The final piece of information needed is the amount you are willing to put at risk as a percentage of your capital, for this example we are going to risk 2 % on each trade.

Capital at Risk:     $10,000 x 2%

= $200

Should XYZ’s price decline by $0.25 we will take a loss on the trade and close out the position. This is called the share price risk of the trade.

To calculate Share price risk we subtract the entry price from the stop loss price

Share price Risk:    $5.00 – $4.75

= $0.25

To calculate the position size we can use a simple calculation; divide the capital we will risk per trade of $200 by the share price risk of $0.25.

Position Size:     $200/$0.25

= 800 XYZ CFDs

If the share price where to fall to $4.75 and we were stopped out we would loose $200 or 2% of our available capital.

Lets now take another look at the key aspects of this trade after incorporating the “‘fixed percentage risk method’

 Entry price:  $5.00
 Stop price:  $4.75
 Available Capital  $10,000
 Percent at Risk  2%
 Capital at Risk  $200
 Share Price Risk  $0.25
 Position Size  800 CFDs


For many traders it would be reasonable to suggest that 2% should be the maximum amount of your capital that is risked on any trade. This percentage can be varied depending on a traders risk tolerance or the size of their capital base. It is important to note that the larger the percentage at risk, the greater the drawdown of capital that may be experienced on each losing trade.

As a rule of thumb; the larger the percentage at risk per trade, the fewer the number of losing trades that can be sustained before it becomes difficult to continue trading.

With a reduced capital base it becomes difficult to trade as it is an uphill battle to return to breakeven.

Using the above example of $10,000, if we were to set a “20% of our capital at risk on each trade we may experience a loss of $2000 on our first trade. In order to recover from this point we need to make a profit of 25% from our remaining $8,000 capital base to break-even.

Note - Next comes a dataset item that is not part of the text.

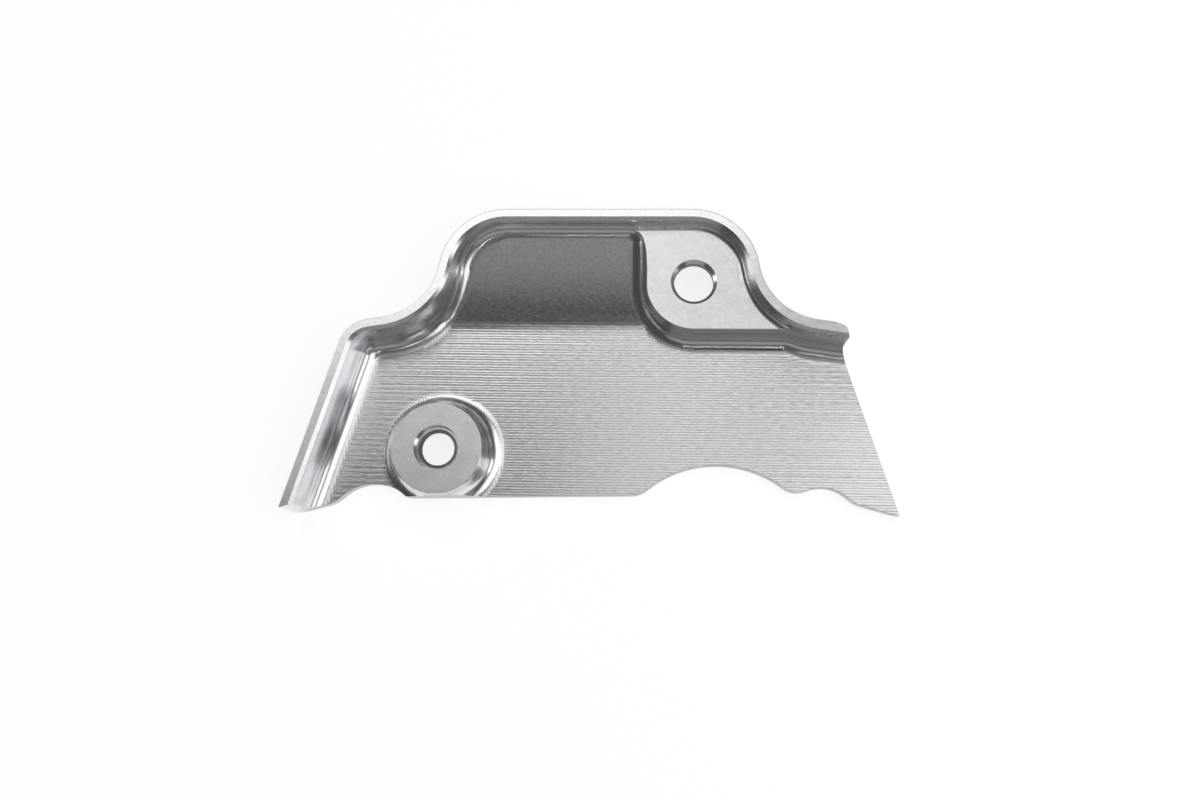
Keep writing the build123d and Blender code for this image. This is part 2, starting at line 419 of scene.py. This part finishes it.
class CoverFinish(bpy.types.PropertyGroup):
    metal_colour_hex: bpy.props.StringProperty(
        name="Aluminium", description="Colour of the bare metal, as sRGB hex", default="#F0F1F3")
    rim_roughness: bpy.props.FloatProperty(
        name="Rim", description="Roughness of the rim's flat and the outer face", default=0.18)
    seat_roughness: bpy.props.FloatProperty(
        name="Seats", description="Roughness of the two screw seats", default=0.3)
    chamfer_roughness: bpy.props.FloatProperty(
        name="Chamfer", description="Roughness of the chamfer inside the rim", default=0.28)
    floor_roughness: bpy.props.FloatProperty(
        name="Floor", description="Roughness of the raster-milled floor", default=0.22)
    ramp_roughness: bpy.props.FloatProperty(
        name="Ramp", description="Roughness of the ramp", default=0.12)
    wall_roughness: bpy.props.FloatProperty(
        name="Walls", description="Roughness of the side-milled walls", default=0.23)
    grain_depth: bpy.props.FloatProperty(
        name="Grain", description="Depth of the fine grain on the flats; the ramp has 0.6 of it",
        default=0.006 * MM, unit="LENGTH", precision=6)
    streak_depth: bpy.props.FloatProperty(
        name="Streaks", description="Depth of the streaks along the floor's passes",
        default=0.01 * MM, unit="LENGTH", precision=6)
    wall_ripple: bpy.props.FloatProperty(
        name="Ripple", description="Depth of the faint waviness of the walls",
        default=0.001 * MM, unit="LENGTH", precision=6)
    feed_pitch: bpy.props.FloatProperty(
        name="Feed pitch", description="Distance between the marks of the cutter's feed on the walls",
        default=0.43 * MM, unit="LENGTH", precision=6)
    feed_depth: bpy.props.FloatProperty(
        name="Feed depth", description="Depth of the marks of the cutter's feed",
        default=0.012 * MM, unit="LENGTH", precision=6)


class StudioSettings(bpy.types.PropertyGroup):
    camera_place: bpy.props.FloatVectorProperty(
        name="Camera", description="Where the camera stands, over the cover's lower edge",
        default=(9.08 * MM, -41.22 * MM, 185.5 * MM), subtype="XYZ_LENGTH", precision=5)
    camera_turn: bpy.props.FloatVectorProperty(
        name="Camera turn", description="Turn of the camera from looking straight down",
        default=[math.radians(a) for a in (11.059, 2.452, 0.94)], subtype="EULER")
    lens: bpy.props.FloatProperty(
        name="Lens", description="Focal length on a sensor 36 mm wide, in millimetres", default=33.0)
    back_level: bpy.props.FloatProperty(
        name="Back panels", description="Brightness of the panels at the back, where 1 is white", default=1.3)
    far_left_level: bpy.props.FloatProperty(
        name="Far left panel", description="Brightness of the panel far on the left", default=0.55)
    left_level: bpy.props.FloatProperty(
        name="Left panel", description="Brightness of the panel on the left", default=0.31)
    middle_level: bpy.props.FloatProperty(
        name="Middle panel", description="Brightness of the panel straight over the cover", default=0.9)
    right_level: bpy.props.FloatProperty(
        name="Right panels", description="Brightness of the panels on the right", default=1.3)
    side_level: bpy.props.FloatProperty(
        name="Side walls", description="Brightness of the small white walls right and left", default=2.4)
    front_level: bpy.props.FloatProperty(
        name="Front panel", description="Brightness of the dim panel in front", default=0.24)
    front_wall_level: bpy.props.FloatProperty(
        name="Front wall", description="Brightness of the dim wall in front", default=0.27)
    strip_level: bpy.props.FloatProperty(
        name="Front strip", description="Brightness of the strip light in front", default=18.0)
    room_top: bpy.props.FloatProperty(
        name="Room", description="Brightness of the dark room", default=0.06)
    room_side: bpy.props.FloatProperty(
        name="Room walls", description="Brightness of the walls on the left and right, low down", default=0.2)
    floor_glow: bpy.props.FloatProperty(
        name="Floor glow", description="Share of the floor's white that no shadow takes away", default=0.86)
    floor_colour_hex: bpy.props.StringProperty(
        name="Floor", description="Colour of the studio floor, as sRGB hex", default="#FDFDFD")


class COVER_OT_milled_cover(bpy.types.Operator):
    """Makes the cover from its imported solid, with broken edges and the marks of the cutters"""

    bl_idname = "cover.milled_cover"
    bl_label = "Milled cover"

    def execute(self, context):
        sizes = context.scene.cover_sizes
        mesh = cover_mesh(sizes)
        for material in cover_finishes(context.scene.cover_finish, sizes):
            mesh.materials.append(material)
        cover = bpy.data.objects.new("milled_cover", mesh)
        context.scene.collection.objects.link(cover)
        weighted = cover.modifiers.new("plane_first", "WEIGHTED_NORMAL")
        weighted.keep_sharp = True
        weighted.mode = "FACE_AREA_WITH_ANGLE"
        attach(cover, "root")
        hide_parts(COVER)
        return {"FINISHED"}


def area_light(context, name, place, turn, size, level):
    """Area light whose brightness doesn't change with its size."""
    light = bpy.data.lights.new(name, "AREA")
    light.shape = "RECTANGLE"
    light.size, light.size_y = size
    light.energy = math.pi * size[0] * size[1] * level
    lamp = bpy.data.objects.new(name, light)
    context.scene.collection.objects.link(lamp)
    lamp.location = place
    lamp.rotation_euler = turn
    lamp.visible_camera = False


def reach(angles):
    """Where a panel starts and ends beside its middle line, for two angles at the cover in degrees."""
    return [PANEL_DISTANCE * math.tan(math.radians(a)) for a in angles]


def overhead_panel(context, name, to_right, to_back, level):
    """Level panel over the cover, between two angles to the right and two to the back of straight up."""
    left, right = reach(to_right)
    front, back = reach(to_back)
    place = ((left + right) / 2, (front + back) / 2, PANEL_DISTANCE)
    area_light(context, name, place, (0, 0, 0), (right - left, back - front), level)


def upright_panel(context, name, turn, heights, to_right, level):
    """Upright panel turned round the cover from the front, between two angles up and two to its right."""
    low, high = reach(heights)
    start, end = reach(to_right)
    turn = math.radians(turn)
    middle = (start + end) / 2
    place = (middle * math.cos(turn) + PANEL_DISTANCE * math.sin(turn),
             middle * math.sin(turn) - PANEL_DISTANCE * math.cos(turn), (low + high) / 2)
    area_light(context, name, place, (math.radians(90), 0, turn), (end - start, high - low), level)


def pale_floor_material(settings):
    """Matt white board that mostly glows by itself, so that only a faint shadow of the cover shows."""
    material, output = new_material("pale_studio_floor")
    tree = material.node_tree
    white = [*linear(settings.floor_colour_hex), 1]
    rays = add_node(tree, "ShaderNodeLightPath")
    surface = add_node(tree, "ShaderNodeNewGeometry")
    # In what the cover mirrors, the floor's glow is painted light: a painted shadow under the cover, white
    # beside it and dim further off
    painted_shadow_ao = add_node(tree, "ShaderNodeAmbientOcclusion", {"samples": 4}, Distance=20 * MM)
    squeezed = add_node(tree, "ShaderNodeVectorMath", {"operation": "MULTIPLY"},
                        n0=surface.outputs["Position"], n1=(0.5, 1, 1))
    away = add_node(tree, "ShaderNodeVectorMath", {"operation": "LENGTH"}, n0=squeezed.outputs[0])
    near = add_node(tree, "ShaderNodeMapRange", SMOOTH, Value=away.outputs["Value"],
                    From_Min=36 * MM, From_Max=60 * MM, To_Min=1.0, To_Max=0.1)
    # Painted shadow: the mirrored glow is darkened where the cover hides the floor
    sheet = add_node(tree, "ShaderNodeMath", {"operation": "MULTIPLY"},
                     n0=near.outputs[0], n1=painted_shadow_ao.outputs["AO"])
    mirrored = add_node(tree, "ShaderNodeMath", {"operation": "MULTIPLY"},
                        n0=rays.outputs["Is Glossy Ray"], n1=sheet.outputs[0])
    seen = add_node(tree, "ShaderNodeMath", {"operation": "MAXIMUM"},
                    n0=rays.outputs["Is Camera Ray"], n1=mirrored.outputs[0])
    through = add_node(tree, "ShaderNodeMath", {"operation": "MAXIMUM"},
                       n0=seen.outputs[0], n1=rays.outputs["Is Transmission Ray"])
    strength = add_node(tree, "ShaderNodeMath", {"operation": "MULTIPLY"},
                        n0=through.outputs[0], n1=settings.floor_glow)
    glow = add_node(tree, "ShaderNodeEmission", Color=white, Strength=strength.outputs[0])
    # The part of its white that takes the shadow
    matt = add_node(tree, "ShaderNodeBsdfDiffuse", Color=[0.35 * c for c in white[:3]] + [1])
    both = add_node(tree, "ShaderNodeAddShader", n0=glow.outputs[0], n1=matt.outputs[0])
    # From below it can be looked through
    clear = add_node(tree, "ShaderNodeBsdfTransparent")
    mix = add_node(tree, "ShaderNodeMixShader", n0=surface.outputs["Backfacing"],
                   n1=both.outputs[0], n2=clear.outputs[0])
    tree.links.new(mix.outputs[0], output.inputs[0])
    return material


def studio_floor(context, settings):
    """Square floor just under the cover."""
    material = pale_floor_material(settings)
    mesh = bpy.data.meshes.new("studio_floor")
    corner_signs = ((-1, -1), (1, -1), (1, 1), (-1, 1))
    mesh.from_pydata([(x * FLOOR_HALF, y * FLOOR_HALF, 0) for x, y in corner_signs], [], [(0, 1, 2, 3)])
    mesh.materials.append(material)
    floor = bpy.data.objects.new("studio_floor", mesh)
    floor.location.z = -FLOOR_GAP
    context.scene.collection.objects.link(floor)


def studio_world(context, settings):
    """Dark room with paler walls low down on the left and right, and white where the camera looks at it."""
    world = bpy.data.worlds.new("studio_room")
    world.use_nodes = True
    tree = world.node_tree
    tree.nodes.clear()
    output = tree.nodes.new("ShaderNodeOutputWorld")
    direction = add_node(tree, "ShaderNodeTexCoord")
    axes = add_node(tree, "ShaderNodeSeparateXYZ", Vector=direction.outputs["Generated"])
    to_side = add_node(tree, "ShaderNodeMath", {"operation": "ABSOLUTE"}, n0=axes.outputs["X"])
    sideways = add_node(tree, "ShaderNodeMapRange", SMOOTH, Value=to_side.outputs[0],
                        From_Min=0.4, From_Max=0.9)
    low = add_node(tree, "ShaderNodeMapRange", SMOOTH, Value=axes.outputs["Z"],
                   From_Min=0.06, From_Max=0.22, To_Min=1.0, To_Max=0.0)
    wall = add_node(tree, "ShaderNodeMath", {"operation": "MULTIPLY"},
                    n0=sideways.outputs[0], n1=low.outputs[0])
    level = add_node(tree, "ShaderNodeMapRange", Value=wall.outputs[0],
                     To_Min=settings.room_top, To_Max=settings.room_side)
    room = add_node(tree, "ShaderNodeBackground", Color=(1, 1, 1, 1), Strength=level.outputs[0])
    white = add_node(tree, "ShaderNodeBackground", Color=(1, 1, 1, 1), Strength=1.0)
    rays = add_node(tree, "ShaderNodeLightPath")
    mix = add_node(tree, "ShaderNodeMixShader", n0=rays.outputs["Is Camera Ray"],
                   n1=room.outputs[0], n2=white.outputs[0])
    tree.links.new(mix.outputs[0], output.inputs[0])
    context.scene.world = world


def studio_lights(context, settings):
    """Softboxes round the cover, placed by the angles in degrees that they take up seen from it."""
    overhead_panel(context, "back_left_panel", (-26, -8), (14, 45), settings.back_level)
    overhead_panel(context, "back_panel", (-8, 10), (17.2, 45), settings.back_level)
    overhead_panel(context, "far_left_panel", (-35, -16), (3, 14), settings.far_left_level)
    overhead_panel(context, "left_panel", (-16, -7), (2, 14), settings.left_level)
    overhead_panel(context, "middle_panel", (-6, 11), (-9, 15), settings.middle_level)
    overhead_panel(context, "right_panel", (11, 22), (-2, 14), settings.right_level)
    overhead_panel(context, "far_right_panel", (22, 52), (-42, 34), settings.right_level)
    overhead_panel(context, "front_panel", (-22, 6), (-23.5, -12), settings.front_level)
    overhead_panel(context, "front_strip", (7, 9.4), (-44.2, -40.2), settings.strip_level)
    upright_panel(context, "right_wall", 90, (12, 26), (-21, -3), settings.side_level)
    upright_panel(context, "left_wall", -90, (3, 12), (-16, 2), settings.side_level)
    upright_panel(context, "front_wall", 0, (10, 30), (-35, 35), settings.front_wall_level)


def studio_camera(context, settings):
    """Camera over the cover's lower edge, looking down at it."""
    camera_data = bpy.data.cameras.new("camera")
    camera_data.sensor_width = 36.0
    camera_data.lens = settings.lens
    camera_data.clip_start = 0.01
    camera = bpy.data.objects.new("camera", camera_data)
    camera.location = settings.camera_place
    camera.rotation_euler = settings.camera_turn
    context.scene.collection.objects.link(camera)
    context.scene.camera = camera


class COVER_OT_studio(bpy.types.Operator):
    """Sets the pale floor, the softboxes, the room and the camera"""

    bl_idname = "cover.studio"
    bl_label = "Studio"

    def execute(self, context):
        settings = context.scene.studio_settings
        studio_floor(context, settings)
        studio_world(context, settings)
        studio_lights(context, settings)
        studio_camera(context, settings)
        context.scene.view_settings.view_transform = "Standard"
        return {"FINISHED"}


class COVER_PT_panel(bpy.types.Panel):
    bl_label = "Sensor cover"
    bl_idname = "COVER_PT_panel"
    bl_space_type = "VIEW_3D"
    bl_region_type = "UI"
    bl_category = "Sensor cover"

    def draw(self, context):
        layout = self.layout
        for group, owner in GROUPS.items():
            box = layout.box()
            box.label(text=owner.bl_rna.name)
            settings = getattr(context.scene, group)
            for name in owner.__annotations__:
                box.prop(settings, name)
        for operator in OPERATORS:
            layout.operator(operator.bl_idname)


GROUPS = {"cover_sizes": CoverSizes, "cover_finish": CoverFinish, "studio_settings": StudioSettings}
OPERATORS = (COVER_OT_milled_cover, COVER_OT_studio)


def register():
    for owner in (*GROUPS.values(), *OPERATORS, COVER_PT_panel):
        bpy.utils.register_class(owner)
    for name, group in GROUPS.items():
        setattr(bpy.types.Scene, name, bpy.props.PointerProperty(type=group))


def unregister():
    for name in GROUPS:
        delattr(bpy.types.Scene, name)
    for owner in reversed((*GROUPS.values(), *OPERATORS, COVER_PT_panel)):
        bpy.utils.unregister_class(owner)


def main():
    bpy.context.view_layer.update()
    register()
    bpy.ops.cover.milled_cover()
    bpy.ops.cover.studio()


if __name__ == "__main__":
    main()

Many Professional traders protect their capital by risking a smaller percentage on each trade. By applying a “1-2 percentage at risk” rule a trader has much greater capacity to tolerate inevitable losing trades.

A variation of the “percentage” approach is the ‘fixed dollar risk method’. In this model the amount that a trader is willing to risk on each position is fixed and the amount of capital available is irrelevant.

Let’s assume that your capital base has doubled, however the amount that you wish to risk has remained constant at $200.

Position size is calculated in the same format; Capital at risk divided by Market risk

Position Size: $200/$0.25 = 800 CFDs

Using the same trade in XYZ as the previous example;

 Entry price:  $5.00
 Stop price:  $4.75
 Available Capital  $20,000
 Capital @ Stake  $200
 Share Price Risk  $0.25
 Position Size  800 CFDs


Regardless of the size of the capital base, should we be stopped out, the loss will be the nominated amount of $200.

Risk management plays a crucial role in trading success. In order to protect your capital it’s essential that the amount you are prepared to lose is determined before entering a trade. Once this amount is set; it is then possible to establish your position size.

Using a structured approach such as the methods we have discussed today will reduce inconsistency and the influence of your emotions in decision making. Discipline and setting predetermined exit levels are a more professional and hopefully less stressful approach to trading.